HW: Who should consider enrolling in the program?

PS: There are a few categories of students for whom the EMGT program is ideal. One sector includes working engineers who are looking to grow outside of an individual contributor role, are taking on new management responsibilities, or aspire to create a new technology-based product or business, either as a start-up or within an existing company. Another group are undergraduate engineering students at SCU, who have the opportunity to take EMGT and other graduate engineering courses as they complete their undergraduate requirements, enroll in the combined B.S./M.S. program, and get an M.S. in EMGT in their fifth year. Finally, non-U.S. students who have engineering backgrounds and would like to transition to working in the U.S. can consider the EMGT program as a stepping-stone; the program includes courses in communications and career development that can be particularly helpful to such students. 

HW: What are your goals for the department?

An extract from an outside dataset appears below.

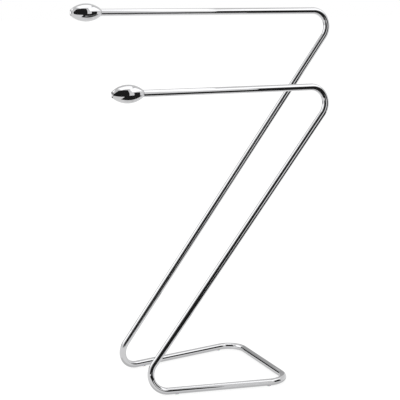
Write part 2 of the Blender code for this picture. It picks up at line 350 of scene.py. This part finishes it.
class Finish:
    """A Principled material and the few node patterns that its looks are built from."""

    def __init__(self, name, roughness, metallic):
        self.material = bpy.data.materials.new(name)
        self.material.use_nodes = True
        self.tree = self.material.node_tree
        self.shader = self.tree.nodes["Principled BSDF"]
        self.shader.inputs["Metallic"].default_value = metallic
        self.shader.inputs["Roughness"].default_value = roughness
        self.relief = None

    def node(self, kind, **inputs):
        made = self.tree.nodes.new(kind)
        for socket, value in inputs.items():
            self.feed(made, socket.replace("_", " "), value)
        return made

    def feed(self, node, socket, value):
        if isinstance(value, bpy.types.NodeSocket):
            self.tree.links.new(value, node.inputs[socket])
        else:
            node.inputs[socket].default_value = value

    def place(self, kind, stretch=(1.0, 1.0, 1.0), tilt=0.0):
        """Texture coordinates in metres, turned about Y and then stretched."""
        source = self.node("ShaderNodeTexCoord").outputs[kind]
        turned = self.node("ShaderNodeMapping", Vector=source, Rotation=(0.0, tilt, 0.0))
        return self.node("ShaderNodeMapping", Vector=turned.outputs[0], Scale=stretch).outputs[0]

    def noise(self, place, scale, detail=2.0, roughness=0.5):
        made = self.node("ShaderNodeTexNoise", Vector=place, Scale=scale, Detail=detail,
                         Roughness=roughness)
        return made.outputs["Fac"]

    def band(self, value, low, high, at_low, at_high):
        """The value's range from low to high, spread over another range and held at its ends."""
        made = self.node("ShaderNodeMapRange", Value=value)
        for socket, number in (("From Min", low), ("From Max", high), ("To Min", at_low),
                               ("To Max", at_high)):
            made.inputs[socket].default_value = number
        return made.outputs["Result"]

    def total(self, first, second):
        made = self.tree.nodes.new("ShaderNodeMath")
        made.operation = "ADD"
        self.feed(made, 0, first)
        self.feed(made, 1, second)
        return made.outputs[0]

    def colours(self, factor, first, second):
        made = self.tree.nodes.new("ShaderNodeMix")
        made.data_type = "RGBA"
        self.feed(made, "Factor", factor)
        self.feed(made, "A", (*first, 1.0))
        self.feed(made, "B", (*second, 1.0))
        self.tree.links.new(made.outputs["Result"], self.shader.inputs["Base Color"])

    def rough(self, value):
        self.tree.links.new(value, self.shader.inputs["Roughness"])

    def bump(self, height, depth):
        """Adds relief whose full height is the depth in metres."""
        made = self.node("ShaderNodeBump", Height=height, Distance=depth)
        if self.relief:
            self.tree.links.new(self.relief, made.inputs["Normal"])
        self.relief = made.outputs["Normal"]
        self.tree.links.new(self.relief, self.shader.inputs["Normal"])


def polished_chrome(name, colour, stain, buffing):
    """Bright chrome plate: buffing lines, a wiped haze, faint stains and fine dust pits."""
    finish = Finish(name, 0.03, 1.0)
    everywhere = finish.place("Object")
    lines = finish.noise(finish.place("UV", buffing), 1.0, 3.0, 0.6)
    haze = finish.noise(everywhere, 26.0, 4.0, 0.6)
    stains = finish.noise(everywhere, 9.0, 5.0, 0.65)
    pits = finish.noise(everywhere, 900.0, 1.0)
    finish.colours(finish.band(stains, 0.52, 0.72, 0.0, 1.0), colour, stain)
    wiped = finish.band(haze, 0.45, 0.75, 0.018, 0.055)
    scuffed = finish.band(lines, 0.55, 0.8, 0.0, 0.05)
    specks = finish.band(pits, 0.74, 0.8, 0.0, 0.25)
    finish.rough(finish.total(finish.total(wiped, scuffed), specks))
    finish.bump(finish.noise(everywhere, 38.0, 1.0), 0.000012)
    finish.bump(lines, 0.0000003)
    finish.bump(specks, -0.000004)
    return finish.material


def turned_steel(name, colour, bright, tilt):
    """Dull zinc plate over lathe lines that run round a bar, whose axis tilts up from X."""
    finish = Finish(name, 0.3, 1.0)
    lines = finish.noise(finish.place("Object", (3200.0, 90.0, 90.0), tilt), 1.0, 2.0, 0.6)
    bloom = finish.noise(finish.place("Object"), 210.0, 4.0, 0.6)
    finish.colours(finish.band(bloom, 0.4, 0.7, 0.0, 1.0), colour, bright)
    finish.rough(finish.total(finish.band(lines, 0.3, 0.7, 0.22, 0.38),
                              finish.band(bloom, 0.4, 0.8, 0.0, 0.12)))
    finish.bump(lines, 0.00002)
    return finish.material


def black_oxide(name):
    """Blackened screw steel, rubbed brighter in small patches."""
    finish = Finish(name, 0.4, 1.0)
    grain = finish.noise(finish.place("Object"), 2600.0, 3.0, 0.6)
    rubbed = finish.noise(finish.place("Object"), 620.0, 3.0, 0.6)
    finish.colours(finish.band(rubbed, 0.55, 0.72, 0.0, 1.0), (0.035, 0.036, 0.04), (0.17, 0.17, 0.18))
    finish.rough(finish.band(rubbed, 0.4, 0.7, 0.48, 0.28))
    finish.bump(grain, 0.000015)
    return finish.material


def frosted_plastic(name):
    """Clear plastic with a frosted skin, clouded inside and scuffed grey in patches."""
    finish = Finish(name, 0.4, 0.0)
    frost = finish.noise(finish.place("Object"), 3800.0, 2.0, 0.6)
    scuffs = finish.noise(finish.place("Object"), 700.0, 4.0, 0.6)
    finish.colours(finish.band(scuffs, 0.5, 0.78, 0.0, 1.0), (0.86, 0.87, 0.87), (0.62, 0.62, 0.61))
    finish.rough(finish.band(scuffs, 0.3, 0.7, 0.34, 0.55))
    finish.bump(frost, 0.00001)
    finish.shader.inputs["IOR"].default_value = 1.49
    finish.shader.inputs["Subsurface Weight"].default_value = 0.2
    finish.shader.inputs["Subsurface Scale"].default_value = 0.001
    return finish.material


def dress(obj, material):
    obj.data.materials.clear()
    obj.data.materials.append(material)


def node_object(node):
    for obj in bpy.context.scene.objects:
        if obj.get("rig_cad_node") == node:
            return obj
    raise LookupError(node)


def give_finishes(tubes, finials):
    # Drawn tube is buffed along its length, a turned finial round its axis.
    along_length = (60.0, 5200.0, 1.0)
    round_axis = (4200.0, 60.0, 1.0)
    tube_chrome = polished_chrome("tube_chrome", (0.60, 0.60, 0.61), (0.57, 0.57, 0.565), along_length)
    finial_chrome = polished_chrome("finial_chrome", (0.60, 0.60, 0.61), (0.57, 0.57, 0.565), round_axis)
    for obj in tubes:
        dress(obj, tube_chrome)
    for obj in finials:
        dress(obj, finial_chrome)
    zinc = (0.55, 0.56, 0.575)
    zinc_bright = (0.70, 0.70, 0.68)
    level_steel = turned_steel("level_plated_steel", zinc, zinc_bright, 0.0)
    for arm in ("upper", "lower"):
        dress(node_object(arm + "_finial_stud"), level_steel)
        dress(node_object(arm + "_arm_insert"), level_steel)
    screw = black_oxide("screw_black_oxide")
    for side, slope in (("rear", UPPER_SLOPE), ("front", LOWER_SLOPE)):
        dress(node_object(side + "_joint_spigot"),
              turned_steel(side + "_spigot_steel", zinc, zinc_bright, slope))
        dress(node_object(side + "_joint_screw"), screw)
    plastic = frosted_plastic("frosted_plastic")
    for side in ("front", "rear"):
        for end in ("left", "right"):
            dress(node_object(f"glide_{side}_{end}"), plastic)


# ---------------------------------------------------------------- studio


def glowing(name, brightness):
    material = bpy.data.materials.new(name)
    material.use_nodes = True
    tree = material.node_tree
    tree.nodes.clear()
    glow = tree.nodes.new("ShaderNodeEmission")
    glow.inputs["Strength"].default_value = brightness
    output = tree.nodes.new("ShaderNodeOutputMaterial")
    tree.links.new(glow.outputs[0], output.inputs["Surface"])
    return material


def reflected_only(obj):
    """A card that shows in reflections and neither lights nor shades anything else."""
    obj.visible_camera = False
    obj.visible_diffuse = False
    obj.visible_transmission = False
    obj.visible_volume_scatter = False
    obj.visible_shadow = False


def card(name, corners, brightness):
    mesh = bpy.data.meshes.new(name)
    mesh.from_pydata(corners, [], [(0, 1, 2, 3)])
    mesh.materials.append(glowing(name, brightness))
    obj = bpy.data.objects.new(name, mesh)
    bpy.context.scene.collection.objects.link(obj)
    reflected_only(obj)


def standing_card(name, azimuth, distance, half_width, bottom, top, brightness):
    """An upright card that faces the stand.  Azimuth 0 is in front and 90 on the right."""
    angle = radians(azimuth)
    out = Vector((sin(angle), -cos(angle), 0.0)) * distance
    side = Vector((cos(angle), sin(angle), 0.0))
    left = out - side * half_width
    right = out + side * half_width
    corners = [(left.x, left.y, bottom), (right.x, right.y, bottom),
               (right.x, right.y, top), (left.x, left.y, top)]
    card(name, corners, brightness)


def lying_card(name, x_range, y_range, height, brightness):
    corners = [(x_range[0], y_range[0], height), (x_range[1], y_range[0], height),
               (x_range[1], y_range[1], height), (x_range[0], y_range[1], height)]
    card(name, corners, brightness)


def build_cards():
    """A plain studio: three softboxes, a grey back wall, and dark at the camera and the paper's end."""
    standing_card("camera_side", -30, CARD_DISTANCE, 1.0, 0.0, 3.0, DARK)
    standing_card("right_flag", 45, CARD_DISTANCE, 0.5, 0.0, 1.2, DARK)
    standing_card("back_flag", -150, CARD_DISTANCE, 0.25, 0.0, 0.6, DARK)
    standing_card("back_wall", 180, 2 * CARD_DISTANCE, 3.0, 0.0, 2.0, BACK_WALL)
    standing_card("left_softbox", -120, CARD_DISTANCE, 0.75, 0.5, 2.5, SOFTBOX)
    standing_card("right_softbox", 60, CARD_DISTANCE, 1.25, 1.5, 3.5, SOFTBOX)
    lying_card("overhead_softbox", (-OVERHEAD_REACH, OVERHEAD_REACH), (-OVERHEAD_REACH, OVERHEAD_REACH),
               OVERHEAD_HEIGHT, SOFTBOX)
    lying_card("paper", (-SHEET_REACH, SHEET_REACH), (-SHEET_REACH, SHEET_REACH), PAPER_HEIGHT, PAPER)
    lying_card("paper_end", (-0.5, 2.0), (-3.0, -0.3), PAPER_END_HEIGHT, DARK)


def build_contact_shade():
    """Strips under the floor loop, which stand for the shade that its tube throws on the floor."""
    _radius, _seams, loop = floor_loop()
    for count, (start, end) in enumerate(zip(loop, loop[1:])):
        side = (end - start).cross(Vector((0.0, 0.0, 1.0))).normalized() * SHADE_HALF_WIDTH
        edges = (start - side, end - side, end + side, start + side)
        corners = [(place.x, place.y, SHADE_HEIGHT) for place in edges]
        card(f"contact_shade_{count}", corners, CONTACT_SHADE)


def build_floor():
    """A plain white floor that fills the view, a little overlit so that it meets the white room."""
    half = FLOOR_REACH
    mesh = bpy.data.meshes.new("floor")
    mesh.from_pydata([(-half, -half, 0.0), (half, -half, 0.0), (half, half, 0.0), (-half, half, 0.0)],
                     [], [(0, 1, 2, 3)])
    material = bpy.data.materials.new("floor_white")
    material.use_nodes = True
    shader = material.node_tree.nodes["Principled BSDF"]
    shader.inputs["Base Color"].default_value = (FLOOR_PALENESS, FLOOR_PALENESS, FLOOR_PALENESS, 1.0)
    shader.inputs["Roughness"].default_value = 1.0
    shader.inputs["Specular IOR Level"].default_value = 0.0
    shader.inputs["Emission Color"].default_value = (1.0, 1.0, 1.0, 1.0)
    shader.inputs["Emission Strength"].default_value = FLOOR_GLOW
    mesh.materials.append(material)
    floor = bpy.data.objects.new("floor", mesh)
    bpy.context.scene.collection.objects.link(floor)


def build_room():
    """White surroundings, brightest at the horizon and a little greyer overhead."""
    world = bpy.data.worlds.new("studio")
    bpy.context.scene.world = world
    world.use_nodes = True
    tree = world.node_tree
    direction = tree.nodes.new("ShaderNodeTexCoord").outputs["Generated"]
    split = tree.nodes.new("ShaderNodeSeparateXYZ")
    tree.links.new(direction, split.inputs[0])
    blend = tree.nodes.new("ShaderNodeMapRange")
    blend.inputs["To Min"].default_value = HORIZON
    blend.inputs["To Max"].default_value = OVERHEAD
    tree.links.new(split.outputs["Z"], blend.inputs["Value"])
    tree.links.new(blend.outputs["Result"], tree.nodes["Background"].inputs["Strength"])
    tree.nodes["Background"].inputs["Color"].default_value = (1.0, 1.0, 1.0, 1.0)
    bpy.context.scene.view_settings.view_transform = "Standard"


def make_camera():
    data = bpy.data.cameras.new("camera")
    data.lens = CAMERA_LENS
    data.sensor_width = CAMERA_SENSOR
    camera = bpy.data.objects.new("camera", data)
    bpy.context.scene.collection.objects.link(camera)
    back = Vector((sin(CAMERA_AZIMUTH) * cos(CAMERA_ELEVATION),
                   -cos(CAMERA_AZIMUTH) * cos(CAMERA_ELEVATION), sin(CAMERA_ELEVATION)))
    aim = (CAD_BOX[0] + CAD_BOX[1]) / 2 + CAMERA_AIM_OFFSET
    camera.location = aim + back * CAMERA_DISTANCE
    camera.rotation_euler = (-back).to_track_quat("-Z", "Y").to_euler()
    bpy.context.scene.camera = camera


make_camera()
give_finishes(build_tubes(), build_finials())
build_cards()
build_contact_shade()
build_floor()
build_room()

PS: The Engineering Management and Leadership program at SCU is now in its fifth decade. I would like to build on this history by ensuring the continued value and relevance of the program to students and current or potential employers. To do so, I plan to reach out to existing students and alumni to learn how the program has impacted their careers, as well as to use them to continue to refresh the network of potential students. I will also be speaking with technology companies in the Bay Area to evaluate the awareness and perception of the EMGT program and learn of emerging needs in content, delivery, or program structure. I hope to increase the participation from industry in the form of guest lecturers or other means for bringing the valuable perspective of practicing engineering managers to the curriculum. Another goal is to support the EMGT faculty, expand or modify the curricula as needed, and coordinate with other graduate engineering programs and the university more broadly.